A report by a panel of civilian and military scientists places the Navy on notice that it must better balance the need to conduct such tests with the need to protect marine mammals. The report, approved by Navy Secretary Gordon England, concludes that the service should "put into place mitigation measures that will protect animals to the maximum extent practical" during peacetime training and research.

But the report contains a loophole big enough to drive an aircraft carrier through. It allows for the suspension of such protections in the interest of "national security." Unfortunately, it doesn't provide a practical definition of that term, thus inviting the kinds of abuses that historically have occurred throughout the government in the name of security. The Navy must resist the temptation to exploit the loophole.

Security is crucial, of course, especially with a war on. But just as the U.S. military has done everything in its power to prevent civilian deaths and collateral damage in the war against terrorism, so should it do what it can to safeguard fragile marine life during its testing and training exercises.

Granted, it's one thing to issue a report or accept its findings, and quite another to solve the problem. The report does not answer the key question of whether marine wildlife also might be endangered by a different kind of sonar test proposed by the Navy, one that would involve much lower-frequency sound waves. That variation is worth a try, but if it doesn't work, the Navy must diligently and in good faith seek another solution.

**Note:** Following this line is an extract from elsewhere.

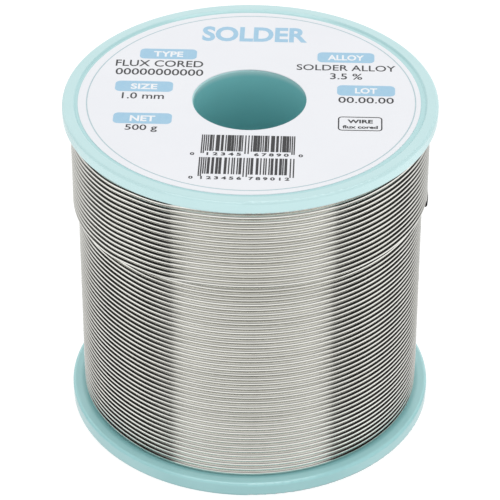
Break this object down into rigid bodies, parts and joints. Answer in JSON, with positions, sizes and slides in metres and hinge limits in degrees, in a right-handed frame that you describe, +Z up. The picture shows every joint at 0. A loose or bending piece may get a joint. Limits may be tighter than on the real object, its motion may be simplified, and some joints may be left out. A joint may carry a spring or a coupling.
{
  "type": "solder wire spool",
  "caption": "Flanged plastic spool with a through bore and a ring label, wound in even layers with flux-cored solder wire whose free end peels off the part-wound top layer.",
  "frame": {"origin": "centre of the base, on the spindle bore's axis, level with the rim it stands on", "axes": "+Z up along the bore; +Y towards the top of the label's wording; -Y is the front"},
  "size_m": [0.066, 0.066, 0.063],
  "materials": {
    "spool_plastic": "satin",
    "label_stock": "satin",
    "solder": "satin",
    "flux": "gloss"
  },
  "bodies": {
    "spool": {"spool_lower_half": "spool_plastic", "spool_upper_half": "spool_plastic", "top_label": "label_stock", "wire_layer_01": "solder", "wire_layer_02": "solder", "wire_layer_03": "solder", "wire_layer_04": "solder", "wire_layer_05": "solder", "wire_layer_06": "solder", "wire_layer_07": "solder", "wire_layer_08": "solder", "wire_layer_09": "solder", "wire_layer_10": "solder", "wire_layer_11": "solder", "wire_layer_12": "solder", "wire_inner_end": "solder"},
    "free_end": {"wire_free_end": "solder", "free_end_flux_core": "flux"}
  },
  "joints": [
    {"name": "free_end_peel", "type": "hinge", "parent": "spool", "child": "free_end", "pos_m": [0.02577, 0.01853, 0.04384], "axis": [0, 0, 1], "range_deg": [0, 80]}
  ]
}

The situation in some ways is like what the Navy has encountered on the Puerto Rican island of Vieques , where residents are trying to stop use of the island for naval bombing exercises blamed for the death of an islander in 1999. In each case, the Navy must weigh its need for testing and training, which is undeniable, against the rights and safety of people and other species.

No one can deny the Navy's work is crucial to the defense of our nation. That work must continue in any event. But every effort must be made to do it without causing undue harm.